Supplied information →
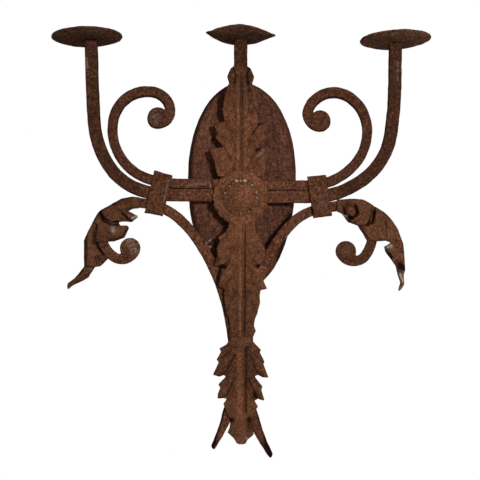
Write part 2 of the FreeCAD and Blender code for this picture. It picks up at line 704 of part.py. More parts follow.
def make_collar(side, stations):
    """A flat band wrapped round the three bars, with its seam at the back."""
    name = SIDE_NAMES[side]
    body = new_body(f"{name}_collar")
    inside_y = BAR_DEPTH / 2 + GAP
    outside_y = inside_y + size("collar_sheet")
    top = size(f"{name}_collar_above")
    foot = -size(f"{name}_collar_below")
    seam = size("collar_seam") / 2
    middle = (top + foot) / 2
    band = size("collar_sheet")
    corners = [
        (outside_y, middle + seam), (outside_y, top + band), (-outside_y, top + band),
        (-outside_y, foot - band), (outside_y, foot - band), (outside_y, middle - seam),
        (inside_y, middle - seam), (inside_y, foot), (-inside_y, foot),
        (-inside_y, top), (inside_y, top), (inside_y, middle + seam),
    ]
    sketch = sketch_on(body, "Section", "YZ_Plane")
    add_outline(sketch, polygon(corners))
    doc.recompute()
    band_feature = pad(body, "Band", sketch, "Sizes.collar_length", both_ways=True)
    rounding = body.newObject("PartDesign::Fillet", "BandEdges")
    rounding.Base = (band_feature, long_corner_edges(band_feature.Shape, outside_y))
    rounding.setExpression("Radius", "Sizes.collar_sheet / 2")
    doc.recompute()
    u = size(f"{name}_collar_u")
    height = bar_height_at(stations, chain_sizes(f"{name}_arm"), u)
    tilt = Rotation(Y_AXIS, -side * size(f"{name}_collar_tilt"))
    body.Placement = bracket_placement(side).multiply(Placement(Vector(side * u, 0, height), tilt))


def long_corner_edges(shape, outside_y):
    """Names of the band's four outer corner edges, which run along the bars."""
    heights = [vertex.Point.z for vertex in shape.Vertexes]
    names = []
    for number, edge in enumerate(shape.Edges, 1):
        first, last = edge.Vertexes[0].Point, edge.Vertexes[-1].Point
        along = abs(first.x - last.x) > SAME_POINT
        outer = abs(abs(first.y) - outside_y) < SAME_POINT
        corner = min(abs(first.z - max(heights)), abs(first.z - min(heights))) < SAME_POINT
        if along and outer and corner:
            names.append(f"Edge{number}")
    return names


def make_pan(name, seat, hole_offset=0.0, tilt=0.0):
    """A shallow dished pan with a sunk ring round its hole; seat is the top of the bar under the hole."""
    body = new_body(name)
    wall = size("pan_sheet")
    floor = size("pan_floor_radius")
    rim = size("pan_radius")
    rise = size("pan_rise")
    sketch = sketch_on(body, "Profile", "XZ_Plane")
    middle = (floor + rim) / 2
    shoulder = rise * RIM_SHOULDER
    corners = [
        (0, 0), (floor, 0), (middle, shoulder), (rim, rise), (rim - wall / 2, rise + wall),
        (middle - wall / 2, shoulder + wall), (floor, wall), (0, wall),
    ]
    add_outline(sketch, polygon(corners))
    doc.recompute()
    revolve(body, "Dish", sketch)
    recess = sketch_on(body, "RecessOutline", "XY_Plane", Vector(0, 0, wall))
    add_circle(recess, "pan_recess_radius", hole_offset, 0)
    doc.recompute()
    pocket(body, "RecessPocket", recess, "Sizes.pan_recess")
    hole = sketch_on(body, "TenonHole", "XY_Plane")
    add_circle(hole, "tenon_radius", hole_offset, 0, extra="hole_clearance")
    doc.recompute()
    pocket(body, "TenonPocket", hole, "Sizes.pan_sheet", backwards=True)
    shift = Vector(-hole_offset, 0, pan_lift(tilt, hole_offset))
    body.Placement = Placement(seat + shift, Rotation(Y_AXIS, -tilt))


def draped_leaf(name, right, left, spine, strap=()):
    """Sheet iron leaf: its outline cut from a sheet that falls back on both sides of its spine."""
    root = [(size("strap_width") / 2, z) for z in strap]
    right = root + right
    left = root + left
    width = max(w for w, _ in right + left) + LEAF
    drop = leaf_drop(width)
    sections = [sheet_section(width, drop, LEAF_SEAT_Y - forward, z) for z, forward in spine]
    drape = Part.makeLoft(sections, True, True)
    back_up = [(-w, z) for w, z in reversed(left) if w > 0]
    points = [Vector(x, 0, z) for x, z in right + back_up]
    outline = Part.Face(Part.makePolygon(points + points[:1]))
    prism = outline.extrude(-Y_AXIS * THROUGH)
    leaf = doc.addObject("Part::Feature", name)
    leaf.Label = name
    leaf.Shape = drape.common(prism)
    return leaf


def sheet_section(width, drop, back, z):
    """Crescent section of a leaf's sheet at height z."""
    front = back - LEAF
    back_arc = Part.Arc(
        Vector(-width, back + drop, z), Vector(0, back, z), Vector(width, back + drop, z)
    )
    front_arc = Part.Arc(
        Vector(width, front + drop, z), Vector(0, front, z), Vector(-width, front + drop, z)
    )
    right = Part.LineSegment(Vector(width, back + drop, z), Vector(width, front + drop, z))
    left = Part.LineSegment(Vector(-width, front + drop, z), Vector(-width, back + drop, z))
    return Part.Wire([edge.toShape() for edge in (back_arc, right, front_arc, left)])


def drill(leaf):
    """The bolt's hole through a leaf's root strap."""
    leaf.Shape = leaf.Shape.cut(Part.makeCylinder(BOLT_HOLE, THROUGH, Vector(), -Y_AXIS))


def stem_front_offset(z):
    """How far the stem's front at this height lies in front of its lower, upright part."""
    stations, pieces = stem_stations()
    for (begin, heading), (end, _), (length, turn) in zip(stations, stations[1:], pieces):
        if begin[1] <= z <= end[1]:
            if not turn:
                y = begin[0] + (z - begin[1]) / math.tan(math.radians(heading))
                break
            centre = at(begin, heading, math.copysign(length, turn))
            inward = -math.copysign(1, turn)
            side_of = math.sqrt(length**2 - (z - centre[1]) ** 2)
            y = centre[0] - inward * side_of
            break
    else:
        y, heading = stations[-1][0][0], 90
    return (BAR_MID_Y - y) + BAR_DEPTH / 2 * (1 / math.sin(math.radians(heading)) - 1)


def make_main_leaves():
    """The upper leaf's strap lies on the lower leaf's, and its blade follows the stem's forward bend."""
    on_strap = [(UPPER_STRAP[0], STRAP_STEP), (LOWER_STRAP[0] + LEAF, STRAP_STEP)]
    bend = size("stem_bend_z")
    climb = (UPPER_LEAF[-1][1] - bend) / CLIMB_STEPS
    heights = [bend + climb * step for step in range(CLIMB_STEPS + 1)]
    climbing = [(z, stem_front_offset(z)) for z in heights]
    spine = on_strap + UPPER_SPINE + climbing
    drill(draped_leaf("upper_leaf", UPPER_LEAF, UPPER_LEAF, spine, UPPER_STRAP))
    drill(draped_leaf("lower_leaf", LOWER_RIGHT, LOWER_LEFT, LOWER_SPINE, LOWER_STRAP))
    draped_leaf("tail_leaf", TAIL_RIGHT, TAIL_LEFT, TAIL_SPINE)


def make_side_leaf(side, outline):
    """A leaf of sheet iron that lies on the front of the lower scroll's arch."""
    body = new_body(f"{SIDE_NAMES[side]}_side_leaf")
    forward = BAR_DEPTH / 2 + GAP
    sketch = sketch_on(body, "LeafOutline", "XZ_Plane", Vector(0, 0, forward))
    add_outline(sketch, polygon([(side * u, v) for u, v in outline]))
    doc.recompute()
    pad(body, "Leaf", sketch, "Sizes.leaf_sheet")
    body.Placement = bracket_placement(side)


def make_rosette():
    """Scalloped, cupped disc behind the beads."""
    body = new_body("rosette_petals")
    flat = size("rosette_flat_radius")
    rim = size("rosette_radius")
    cup = size("rosette_cup")
    wall = size("rosette_sheet")
    back = ROSETTE_BACK_Y
    middle = (flat + rim) / 2
    shoulder = back - cup * RIM_SHOULDER
    corners = [
        (BOLT_HOLE, back), (flat, back), (middle, shoulder), (rim, back - cup), (rim, back - cup - wall),
        (middle - wall / 2, shoulder - wall), (flat - wall / 2, back - wall), (BOLT_HOLE, back - wall),
    ]
    sketch = sketch_on(body, "Profile", "XY_Plane")
    add_outline(sketch, polygon(corners))
    doc.recompute()
    revolve(body, "Dish", sketch)
    notch = sketch_on(body, "Notch", "XZ_Plane")
    add_circle(notch, "scallop_notch", 0, rim)
    doc.recompute()
    cut = pocket(body, "NotchPocket", notch, "Sizes.plate_depth + 3 * Sizes.bar_depth", backwards=True)
    polar(body, "Notches", cut, "Y_Axis", "scallop_count")


def make_bead_disc():
    body = new_body("rosette_bead_ring")
    rim = size("bead_disc_radius")
    front = DISC_BACK_Y - size("bead_disc_sheet")
    corners = [(BOLT_HOLE, DISC_BACK_Y), (rim, DISC_BACK_Y), (rim, front), (BOLT_HOLE, front)]
    sketch = sketch_on(body, "Profile", "XY_Plane")
    add_outline(sketch, polygon(corners))
    doc.recompute()
    revolve(body, "Disc", sketch)
    place = Vector(0, front, size("bead_ring_radius"))
    bead = sketch_on(body, "BeadProfile", "XY_Plane", place)
    radius = size("bead_radius")
    arc = Part.Arc(Vector(-radius, 0, 0), Vector(0, -radius, 0), Vector(radius, 0, 0))
    add_outline(bead, [arc, Part.LineSegment(Vector(radius, 0, 0), Vector(-radius, 0, 0))])
    doc.recompute()
    ball = revolve(body, "Bead", bead, "H_Axis")
    polar(body, "Beads", ball, "Y_Axis", "bead_count")


def make_boss_bolt():
    """Domed rosette boss and its shank, which runs back through the stem and the plate."""
    body = new_body("rosette_boss_bolt")
    head = size("boss_radius")
    shank = size("bolt_radius")
    rise = size("boss_height")
    crown = Vector(0, BOSS_BACK_Y - rise, 0)
    half_way = Vector(head / 2, BOSS_BACK_Y - dome_height(head, rise, head / 2), 0)
    end = washer_back_y() + size("washer_sheet") + GAP + size("nut_height") + size("bolt_tail")
    points = [
        Vector(0, end, 0), Vector(shank, end, 0), Vector(shank, BOSS_BACK_Y, 0),
        Vector(head, BOSS_BACK_Y, 0),
    ]
    edges = [Part.LineSegment(a, b) for a, b in zip(points, points[1:])]
    edges.append(Part.Arc(points[-1], half_way, crown))
    edges.append(Part.LineSegment(crown, points[0]))
    sketch = sketch_on(body, "Profile", "XY_Plane")
    add_outline(sketch, edges)
    doc.recompute()
    revolve(body, "BossAndShank", sketch)


def washer_back_y():
    """The washer lies on the hollow side of the plate."""
    return -PLATE_DEPTH + size("plate_wall") + GAP


def make_washer_and_nut():
    near = washer_back_y()
    far = near + size("washer_sheet")
    rim = size("washer_radius")
    corners = [(BOLT_HOLE, near), (rim, near), (rim, far), (BOLT_HOLE, far)]
    turned_piece("bolt_washer", corners, Vector(0, 0, 0))
    body = new_body("bolt_nut")
    sketch = sketch_on(body, "Hexagon", "XZ_Plane", Vector(0, 0, -(far + GAP + size("nut_height"))))
    corner = size("nut_across_flats") / math.sqrt(3)
    turns = [math.radians(60 * number) for number in range(6)]
    add_outline(sketch, polygon([(corner * math.cos(turn), corner * math.sin(turn)) for turn in turns]))
    add_circle(sketch, "bolt_radius", 0, 0, extra="hole_clearance")
    doc.recompute()
    pad(body, "Nut", sketch, "Sizes.nut_height")


def check_document():
    """Stops if any feature failed or any sub-part is null or invalid."""
    doc.recompute()
    for item in doc.Objects:
        if "Invalid" in item.State or "Error" in item.State:
            raise RuntimeError(f"{item.Name} failed: {item.State}")
    for item in sub_parts():
        if item.Shape.isNull() or not item.Shape.isValid() or not item.Shape.Solids:
            raise RuntimeError(f"{item.Label}: no valid solid")


def sub_parts():
    kinds = ("PartDesign::Body", "Part::Feature")
    return [item for item in doc.Objects if item.TypeId in kinds]


def main():
    make_back_plate()
    make_plug_rivet()
    centre_seat = make_centre_stem()
    make_pan("centre_pan", centre_seat)
    seats = {}
    for side in (LEFT, RIGHT):
        seats[side], arm_stations = make_arm(side)
        make_inner_scroll(side)
        make_lower_scroll(side)
        make_collar(side, arm_stations)
    make_pan("left_pan", seats[LEFT], size("left_pan_offset"), size("left_pan_tilt"))
    make_pan("right_pan", seats[RIGHT], tilt=size("right_pan_tilt"))
    make_main_leaves()
    make_side_leaf(LEFT, LEFT_SIDE_LEAF)
    make_side_leaf(RIGHT, RIGHT_SIDE_LEAF)
    make_rosette()
    make_bead_disc()
    make_boss_bolt()
    make_washer_and_nut()
    check_document()
    os.makedirs("parts", exist_ok=True)
    for item in sub_parts():
        item.Shape.exportStep(f"parts/{item.Label}.step")
        print(f"{item.Label}: {item.Shape.Volume / 1000:.1f} cm3, {len(item.Shape.Solids)} solid(s)")


main()
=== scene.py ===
import math

import bmesh
import bpy
import numpy as np
from bpy.props import FloatProperty, FloatVectorProperty, PointerProperty
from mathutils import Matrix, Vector, noise
from mathutils.kdtree import KDTree


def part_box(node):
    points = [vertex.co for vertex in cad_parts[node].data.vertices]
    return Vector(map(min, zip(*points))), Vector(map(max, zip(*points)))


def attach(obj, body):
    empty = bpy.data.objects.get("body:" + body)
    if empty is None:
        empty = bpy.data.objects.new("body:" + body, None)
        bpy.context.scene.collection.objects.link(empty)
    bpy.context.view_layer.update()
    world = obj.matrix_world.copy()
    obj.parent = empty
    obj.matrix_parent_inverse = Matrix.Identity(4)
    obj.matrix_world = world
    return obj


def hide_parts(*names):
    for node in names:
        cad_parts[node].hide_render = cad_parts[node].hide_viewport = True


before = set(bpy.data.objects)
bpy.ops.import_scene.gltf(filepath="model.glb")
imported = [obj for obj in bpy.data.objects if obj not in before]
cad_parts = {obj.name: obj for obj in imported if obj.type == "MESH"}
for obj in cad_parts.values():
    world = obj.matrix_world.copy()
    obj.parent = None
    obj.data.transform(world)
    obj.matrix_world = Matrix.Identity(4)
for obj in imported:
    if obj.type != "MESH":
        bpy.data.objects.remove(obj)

bl_info = {
    "name": "Torch Sconce",
    "version": (1, 0, 0),
    "blender": (4, 5, 0),
    "location": "View3D > Sidebar > Sconce",
    "description": "Dresses the packed wrought-iron torch sconce: forged bars, worked leaves and old rust",
    "category": "Object",
}

MM = 0.001
# The camera that the photograph is taken to have, in millimetres: level, square to the wall, and with a
# view of 36 degrees, which is assumed. Its focal length is in pixels of the 480-pixel frame.
CAMERA_MM = Vector((-0.9, -1111.0, -61.2))
FOCAL_PX = 738.6
FRAME_PX = 480
SENSOR_MM = 36.0
# Vertices of a CAD mesh that lie nearer than this are one.
MERGE = 0.01 * MM

# Depths in millimetres at which the photograph's pixels are placed, one for each layer of the object.
PLATE_Y = -26
BAR_MIDDLE_Y = -40
LEAF_Y = -47
UPPER_LEAF_Y = -48
BAR_FRONT_Y = -48
ROSETTE_Y = -52
BOSS_Y = -54
COLLAR_Y = -62
SIDE_LEAF_Y = -70

BARS = [
    "centre_stem", "left_candle_arm", "right_candle_arm", "left_inner_scroll", "right_inner_scroll",
    "left_lower_scroll", "right_lower_scroll",
]
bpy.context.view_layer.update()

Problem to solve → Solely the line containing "for side in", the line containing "obj.data.transform(world)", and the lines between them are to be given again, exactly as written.

Task output →
    for side in (LEFT, RIGHT):
        seats[side], arm_stations = make_arm(side)
        make_inner_scroll(side)
        make_lower_scroll(side)
        make_collar(side, arm_stations)
    make_pan("left_pan", seats[LEFT], size("left_pan_offset"), size("left_pan_tilt"))
    make_pan("right_pan", seats[RIGHT], tilt=size("right_pan_tilt"))
    make_main_leaves()
    make_side_leaf(LEFT, LEFT_SIDE_LEAF)
    make_side_leaf(RIGHT, RIGHT_SIDE_LEAF)
    make_rosette()
    make_bead_disc()
    make_boss_bolt()
    make_washer_and_nut()
    check_document()
    os.makedirs("parts", exist_ok=True)
    for item in sub_parts():
        item.Shape.exportStep(f"parts/{item.Label}.step")
        print(f"{item.Label}: {item.Shape.Volume / 1000:.1f} cm3, {len(item.Shape.Solids)} solid(s)")


main()
=== scene.py ===
import math

import bmesh
import bpy
import numpy as np
from bpy.props import FloatProperty, FloatVectorProperty, PointerProperty
from mathutils import Matrix, Vector, noise
from mathutils.kdtree import KDTree


def part_box(node):
    points = [vertex.co for vertex in cad_parts[node].data.vertices]
    return Vector(map(min, zip(*points))), Vector(map(max, zip(*points)))


def attach(obj, body):
    empty = bpy.data.objects.get("body:" + body)
    if empty is None:
        empty = bpy.data.objects.new("body:" + body, None)
        bpy.context.scene.collection.objects.link(empty)
    bpy.context.view_layer.update()
    world = obj.matrix_world.copy()
    obj.parent = empty
    obj.matrix_parent_inverse = Matrix.Identity(4)
    obj.matrix_world = world
    return obj


def hide_parts(*names):
    for node in names:
        cad_parts[node].hide_render = cad_parts[node].hide_viewport = True


before = set(bpy.data.objects)
bpy.ops.import_scene.gltf(filepath="model.glb")
imported = [obj for obj in bpy.data.objects if obj not in before]
cad_parts = {obj.name: obj for obj in imported if obj.type == "MESH"}
for obj in cad_parts.values():
    world = obj.matrix_world.copy()
    obj.parent = None
    obj.data.transform(world)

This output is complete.